**REQUIREMENTS**
Take the records below and print them verbatim up to and including the line that carries "from mathutils.geometry import".
** Begin SUPPLIED RECORDS **
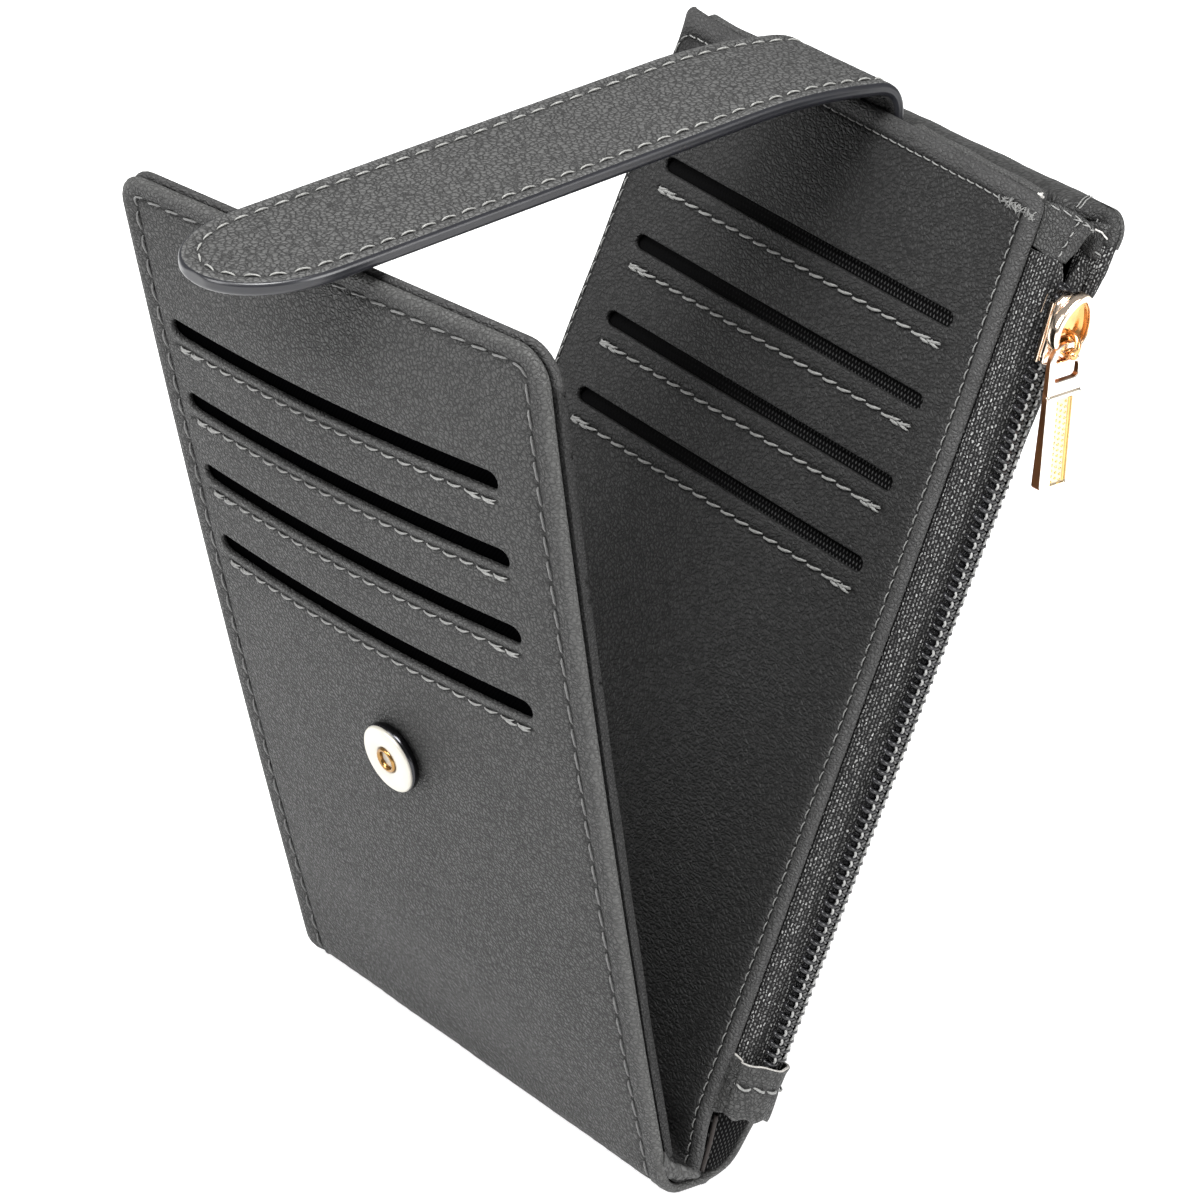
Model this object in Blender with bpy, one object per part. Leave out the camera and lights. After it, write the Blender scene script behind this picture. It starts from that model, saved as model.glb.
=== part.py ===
"""Card wallet standing open on its fold: two leather halves, card slots, zip pocket, snap and closing strap."""

import math

import bmesh
import bpy
from mathutils import Vector
from mathutils.geometry import delaunay_2d_cdt

# ---- driving dimensions, mm and radians (X across the V, Y along the fold, Z up) ----
SPINE_W = 17.9  # closed thickness of the wallet
HALF_W = 55.0  # half the panel width
LEAN = 0.3063  # lean of each half from the vertical
TWIST = 0.0253  # extra lean at the far side edge
SKEW = -0.0243  # in-plane skew of the back half
BACK_L = 191.7  # back inner panel
COVER_L = 192.7
FRONT_L = 182.1
BACK_T = 13.88  # cover face to inner face
BULGE = 2.92  # crown of the front half
BOW = 1.08
FADE = 25.0
SLOT_HALF = 43.53  # half the length of a card slot
SLOT_H = 2.8
SLOT_STEP = 15.69
BACK_SLOT_U, BACK_SLOT_V = 164.42, 1.02
FRONT_SLOT_U, FRONT_SLOT_V = 151.84, 3.81
SNAP_U, SNAP_V, SNAP_R = 77.94, 1.03, 6.67
SKIN = 1.2
STRAP_Y0, STRAP_Y1, STRAP_T = -13.5, 16.5, 2.4
BEND_TOP, BEND_FOOT = (48.0, 193.6), (57.35, 185.6)  # (x, z) of the bend's two ends on the strap's top surface
BEND_POWER = 0.82
ARM_SLOPE, ARM_Z, ARM_X = 0.168, 174.7, -83.0  # the arm falls towards the tip
ARM_CURVE, ARM_CURVE_X = 0.004, 20.0  # and levels off near the bend
STRAP_TIP_X = -88.4
STUD_X = -73.9
# zip chain: side offset of the tape face at two stations along the half
ZIP_A, ZIP_B = (20.0, -56.3), (175.0, -59.8)
ZIP_W = -7.2  # middle of the chain through the thickness
SLIDER_L0, SLIDER_L1 = 164.0, 177.5

MM = 0.001


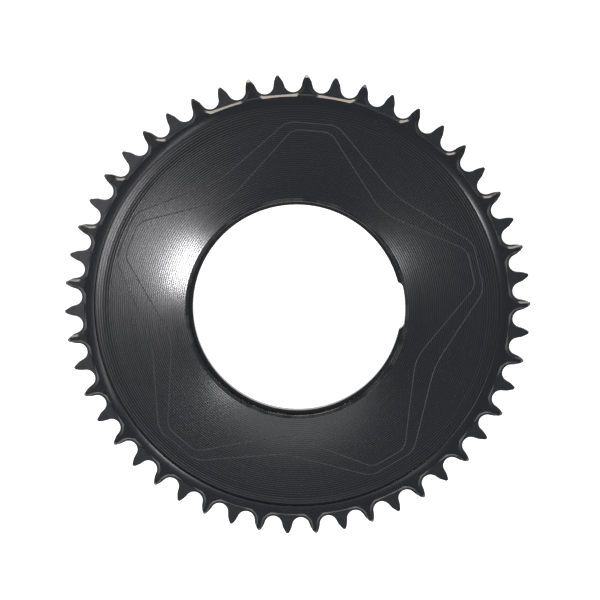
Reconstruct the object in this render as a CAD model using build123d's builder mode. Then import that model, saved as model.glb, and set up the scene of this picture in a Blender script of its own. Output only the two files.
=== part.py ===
from build123d import *
from math import cos, degrees, radians, sin
import os

# Narrow-wide chainring, machined from one plate and lying on its back. Millimetres.
# The axis is +Z, the show face looks up, and z = 0 is the plane of the spider seat.

# Chain and teeth
teeth = 50
chain_pitch = 12.7
roller_radius = 3.875
roller_play = 0.075
narrow_thickness = 2.0
wide_thickness = 3.6
tooth_height = 3.92
tip_land = 0.9
tip_lean = 0.37
tip_edge = 1.1
flank_angle = 20.0
flank_length = 2.35
relief_angle = 11.0
first_gap_angle = 4.35

# Pockets that thin every second tooth
ledge = 0.78
pocket_slope = 45.0

# Rim, from the tooth roots in to the turned face, with heights above the middle of the teeth
land_root_gap = 0.45
rim_gap = 1.2
rim_height = 2.05
rim_width = 4.18
ridge_height = 2.5
ridge_run = 0.2

# Turned face, from the ridge in to the collar, with heights above the middle of the teeth
face_height = 1.7
shelf_run = 4.1
shelf_height = 1.95
valley_run = 2.5
valley_height = 1.82
dish_hollow = 0.57
dish_cuts = 3
collar_width = 1.5
collar_height = 5.3

# Tapped holes for the spider, in the back
bolt_circle_radius = 55.0
bolt_count = 5
thread_radius = 4.0
thread_depth = 4.5

# Bore inside the bolts, its lip and the notch through the lip
bolt_bore_gap = 6.3
lip_width = 1.8
lip_height = 2.0
notch_width = 21.4
notch_angle = 1.4
notch_corner = 3.0

# Seat and recess turned in the back, which leaves an even web
seat_margin = 3.0
web_thickness = 2.8
recess_inset = 2.1
recess_wall_run = 1.0

cutter_clearance = 0.2

# Sizes that follow from the ones above
half_pitch_angle = 180.0 / teeth
pitch_radius = chain_pitch / 2 / sin(radians(half_pitch_angle))
seat_radius = roller_radius + roller_play
root_radius = pitch_radius - seat_radius
tip_radius = pitch_radius + tooth_height
rim_radius = root_radius - rim_gap
ridge_radius = rim_radius - rim_width
face_radius = ridge_radius - ridge_run
shelf_radius = face_radius - shelf_run
valley_radius = shelf_radius - valley_run
bore_radius = bolt_circle_radius - bolt_bore_gap
collar_radius = bore_radius + collar_width
lip_radius = bore_radius - lip_width
recess_radius = face_radius - recess_inset
middle = wide_thickness / 2
core_top = middle + narrow_thickness / 2
core_bottom = middle - narrow_thickness / 2
land_top = middle + wide_thickness / 2
face_top = middle + collar_height
tip_bevel = (wide_thickness - tip_edge) / 2
spider_seat_radius = bolt_circle_radius + thread_radius + seat_margin


def polar(radius, angle):
    return Vector(radius * cos(radians(angle)), radius * sin(radians(angle)))


def dish_point(radius):
    share = (valley_radius - radius) / (valley_radius - collar_radius)
    rise = share * (collar_height - valley_height)
    hollow = 4 * share * (1 - share) * dish_hollow
    return radius, middle + valley_height + rise - hollow


# Half section of the turned blank, from the tooth tips over the face to the bore and round the back
dish_cut = (valley_radius - collar_radius) / dish_cuts
dish = [dish_point(valley_radius - cut * dish_cut) for cut in range(dish_cuts + 1)]
recess_edge = (recess_radius, 0)
floor_inner_radius = spider_seat_radius + recess_wall_run
floor_inner_height = dish_point(floor_inner_radius)[1] - web_thickness
floor_outer_radius = recess_radius - recess_wall_run
floor_outer_height = middle + shelf_height - web_thickness

with BuildSketch(Plane.XZ) as section:
    with BuildLine():
        Polyline(
            recess_edge,
            (tip_radius - tip_bevel, 0),
            (tip_radius, middle - tip_edge / 2),
            (tip_radius, middle + tip_edge / 2),
            (tip_radius - tip_bevel, land_top),
            (root_radius + land_root_gap, land_top),
            (rim_radius, middle + rim_height),
            (ridge_radius, middle + ridge_height),
            (face_radius, middle + face_height),
            (shelf_radius, middle + shelf_height),
            *dish,
            (bore_radius, face_top),
            (bore_radius, middle + lip_height),
            (lip_radius, middle + lip_height),
            (lip_radius, 0),
            (spider_seat_radius, 0),
            (floor_inner_radius, floor_inner_height),
            (floor_outer_radius, floor_outer_height),
            recess_edge,
        )
    make_face()

# One tooth gap about the roller's centre, +X outwards: roller seat, working flank that bends
# into the bevel of the next tip, and the rounded trailing flank of the tip before
lean_angle = degrees(tip_lean / tip_radius)
half_land_angle = degrees(tip_land / tip_radius) / 2
roller_centre = Vector(pitch_radius, 0)
bevel_tip = polar(tip_radius, half_pitch_angle + lean_angle - half_land_angle) - roller_centre
trailing_tip = polar(tip_radius, -half_pitch_angle + lean_angle + half_land_angle) - roller_centre
gap_mouth = tooth_height + cutter_clearance

with BuildSketch() as gap:
    with BuildLine():
        seat = CenterArc(
            (0, 0),
            seat_radius,
            start_angle=90 + flank_angle,
            arc_size=180 - flank_angle - relief_angle,
        )
        flank = PolarLine(seat @ 0, flank_length, flank_angle)
        TangentArc(seat @ 1, trailing_tip, tangent=seat % 1)
        Polyline(
            flank @ 1,
            bevel_tip,
            (gap_mouth, bevel_tip.Y),
            (gap_mouth, trailing_tip.Y),
            trailing_tip,
        )
    make_face()

# One pocket about a narrow tooth, +X outwards: a straight floor that turns round the two
# roller seats and runs out beside the wide teeth. The turns are round on the show face.
roller_beside = polar(pitch_radius, half_pitch_angle)
pocket_radius = seat_radius + ledge
pocket_reach = tooth_height + ledge + wide_thickness
pitch_angle = 2 * half_pitch_angle

with BuildSketch() as pocket:
    with BuildLine():
        turn = CenterArc(roller_beside, pocket_radius, 90 + pitch_angle, 90 - pitch_angle)
        wall = PolarLine(turn @ 0, pocket_reach, pitch_angle)
        Line(turn @ 1, ((turn @ 1).X, 0))
        Line(wall @ 1, ((wall @ 1).X, 0))
        mirror(about=Plane.XZ)
    make_face()

# The same pocket for the back, where two straight cuts make each turn
bend = (90 - pitch_angle) / 4
corner_radius = pocket_radius / cos(radians(bend))

with BuildSketch() as back_pocket:
    with BuildLine():
        corner = roller_beside + polar(corner_radius, 180 - bend)
        Polyline(
            (corner.X, 0),
            corner,
            roller_beside + polar(corner_radius, 90 + pitch_angle + bend),
            wall @ 1,
            ((wall @ 1).X, 0),
        )
        mirror(about=Plane.XZ)
    make_face()

# Notch in the lip, cut out to the wall of the bore
with BuildSketch() as notch:
    with PolarLocations(0, 1, start_angle=notch_angle):
        Rectangle(bore_radius, notch_width, align=(Align.MIN, Align.CENTER))
    Circle(bore_radius, mode=Mode.INTERSECT)
    fillet(notch.vertices().group_by(SortBy.DISTANCE)[-1], radius=notch_corner)

with BuildPart() as chainring:
    add(section.sketch)
    revolve(axis=Axis.Z)

    with BuildSketch():
        with PolarLocations(pitch_radius, teeth, start_angle=first_gap_angle):
            add(gap.sketch)
    extrude(amount=land_top, mode=Mode.SUBTRACT)

    with BuildSketch(Plane.XY.offset(core_top)):
        with PolarLocations(0, teeth // 2, start_angle=first_gap_angle + half_pitch_angle):
            add(pocket.sketch)
    extrude(
        amount=middle + rim_height - core_top + cutter_clearance,
        taper=-pocket_slope,
        mode=Mode.SUBTRACT,
    )

    with BuildSketch(Plane.XY.offset(core_bottom)):
        with PolarLocations(0, teeth // 2, start_angle=first_gap_angle + half_pitch_angle):
            add(back_pocket.sketch)
    extrude(amount=-core_bottom - cutter_clearance, taper=-pocket_slope, mode=Mode.SUBTRACT)

    add(notch.sketch)
    extrude(amount=middle + lip_height, mode=Mode.SUBTRACT)

    with BuildSketch():
        with PolarLocations(bolt_circle_radius, bolt_count, start_angle=notch_angle):
            Circle(thread_radius)
    extrude(amount=thread_depth, mode=Mode.SUBTRACT)

chainring.part.label = "chainring"
os.makedirs("parts", exist_ok=True)
export_step(chainring.part, "parts/chainring.step")
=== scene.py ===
import math
import bmesh
import bpy
from mathutils import Matrix, Vector


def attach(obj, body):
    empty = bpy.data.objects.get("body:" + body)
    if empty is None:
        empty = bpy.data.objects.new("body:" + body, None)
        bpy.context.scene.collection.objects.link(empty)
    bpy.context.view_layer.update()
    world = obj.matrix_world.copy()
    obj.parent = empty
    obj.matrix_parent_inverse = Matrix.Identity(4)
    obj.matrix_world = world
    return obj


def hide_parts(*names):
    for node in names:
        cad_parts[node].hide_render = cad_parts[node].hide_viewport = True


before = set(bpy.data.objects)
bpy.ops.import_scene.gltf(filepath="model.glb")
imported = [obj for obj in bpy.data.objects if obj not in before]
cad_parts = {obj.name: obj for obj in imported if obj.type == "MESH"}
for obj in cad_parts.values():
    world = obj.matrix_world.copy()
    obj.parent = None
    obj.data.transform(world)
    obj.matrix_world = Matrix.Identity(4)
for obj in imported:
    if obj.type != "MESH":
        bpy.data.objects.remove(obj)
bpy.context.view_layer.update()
mm = 0.001

# Camera, at the angle of the photograph: 9.6 degrees off the ring's axis, about 1.1 m away
camera = {
    "tiltX": 9.473,           # degrees
    "tiltY": -1.571,
    "distance": 1096.0,       # mm
    "sideways": -1.33,
    "upwards": -3.356,
    "pixelsPerMm": 2.21627,   # where the line of sight meets the teeth
    "imagePixels": 600,
    "aimHeight": 1.8,
}


def makeCamera():
    data = bpy.data.cameras.new("photoCamera")
    data.sensor_width = 36.0
    data.lens = data.sensor_width * camera["pixelsPerMm"] * camera["distance"] / camera["imagePixels"]
    data.clip_start = 0.01
    data.clip_end = 50.0
    turn = Matrix.Rotation(math.radians(camera["tiltY"]), 3, "Y")
    turn = turn @ Matrix.Rotation(math.radians(camera["tiltX"]), 3, "X")
    place = turn.transposed() @ Vector((-camera["sideways"], -camera["upwards"], camera["distance"]))
    place.z += camera["aimHeight"]
    viewer = bpy.data.objects.new("photoCamera", data)
    viewer.matrix_world = Matrix.Translation(place * mm) @ turn.transposed().to_4x4()
    bpy.context.scene.collection.objects.link(viewer)
    bpy.context.scene.camera = viewer


makeCamera()
print("camera placed")

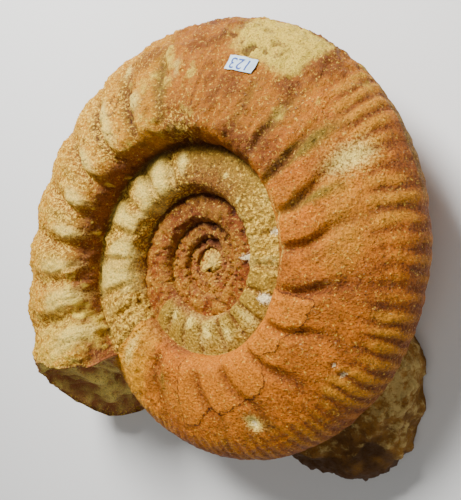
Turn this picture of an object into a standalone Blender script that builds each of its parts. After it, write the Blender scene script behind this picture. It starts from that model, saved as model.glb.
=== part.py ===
"""Fossil ammonite: a large ribbed shell lying on its flank, its lump of rock and a paper label.

The shell grows counter-clockwise seen from above. The coiling axis is the Z axis, and the flat
base of the rock is the plane Z = 0. Lengths are in metres and angles in degrees.
"""

import math

import bmesh
import bpy
from mathutils import Matrix, Vector, noise

# The spiral
END_ANGLE = 224.0          # direction of the broken end, seen from the coiling axis
VENTER_RADIUS = 0.1361     # axis to the outer edge at the broken end
EXPANSION = 1.692          # growth of every length in one turn
TURNS = 4                  # whorls modelled
MID_PLANE = 0.0368         # height of the plane that halves the shell

# The cross-section, as shares of the venter radius at the same angle
SEAM = 0.4727              # radius at which a whorl meets the one before it
SHOULDER = 0.5438          # radius of the thickest part
HALF_THICKNESS = 0.2564
FULLNESS = 1.885           # exponent of the flank's curve: 2 is an ellipse
WALL = 0.15                # section parameter t at the shoulder: 0 is the seam, 1 the venter

# The ribs: angles of the furrows between them on the last whorl
FURROWS = (-136, -122, -107, -93.5, -80, -63, -46, -29, -11.5, 5, 20, 34.5, 48, 61, 73, 85,
           98, 113.5, 129, 144, 159, 174, 188, 202, 224)
RIB_HEIGHT = 0.034         # crest above furrow, as a share of the venter radius
FINE_RIB_HEIGHT = 0.015
CREST_SHARE = 0.4          # share of a rib's height that stands above the smooth flank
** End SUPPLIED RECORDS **
**ANSWER TO THIS PROBLEM**
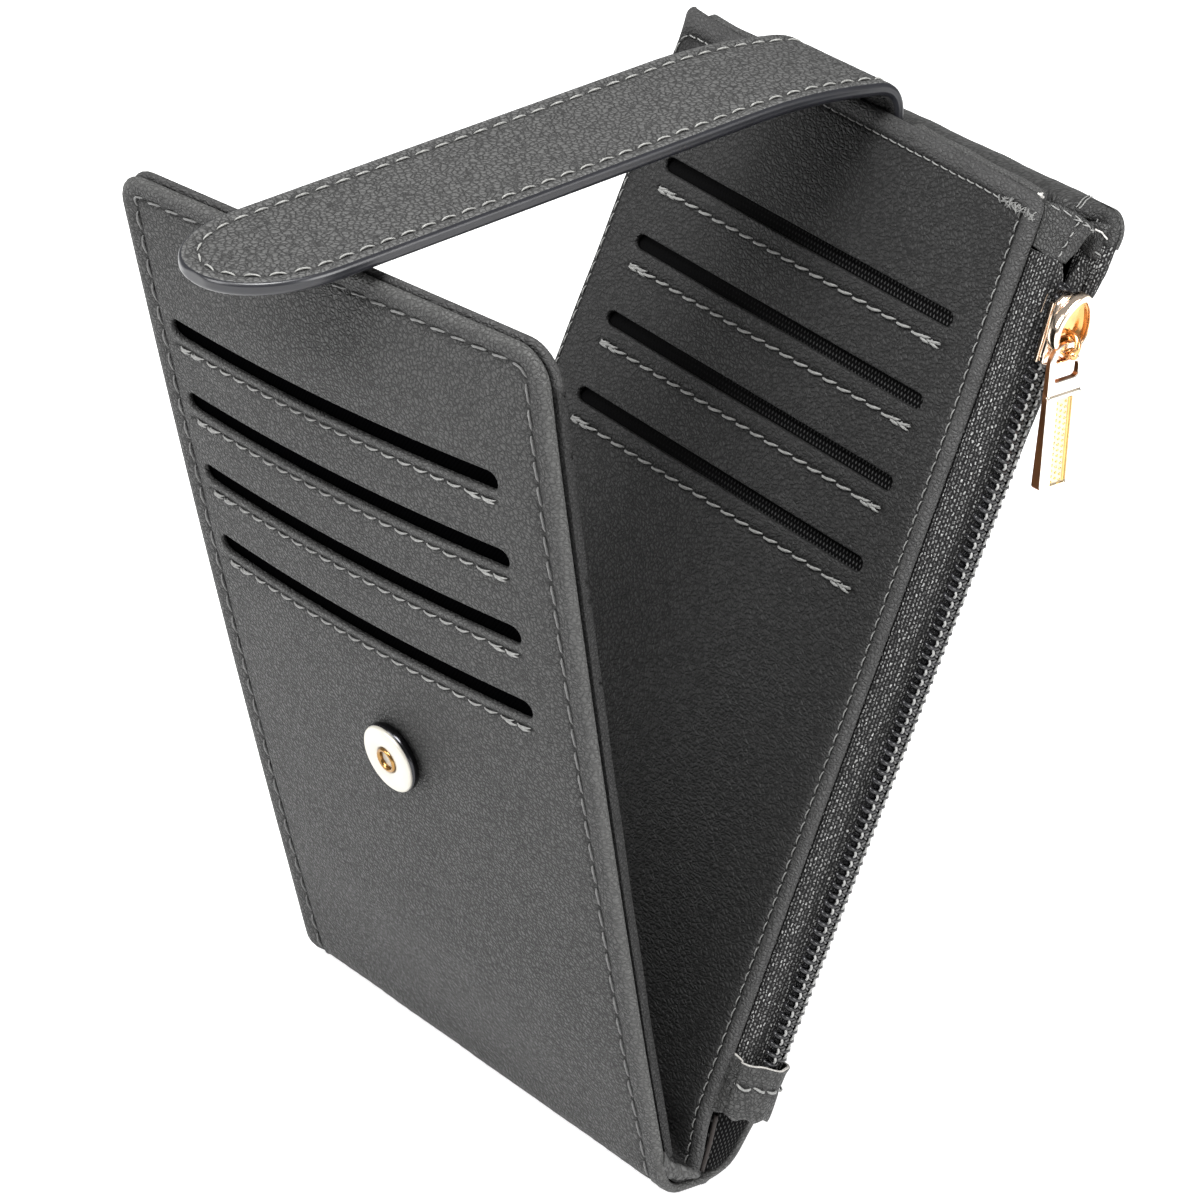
Model this object in Blender with bpy, one object per part. Leave out the camera and lights. After it, write the Blender scene script behind this picture. It starts from that model, saved as model.glb.
=== part.py ===
"""Card wallet standing open on its fold: two leather halves, card slots, zip pocket, snap and closing strap."""

import math

import bmesh
import bpy
from mathutils import Vector
from mathutils.geometry import delaunay_2d_cdt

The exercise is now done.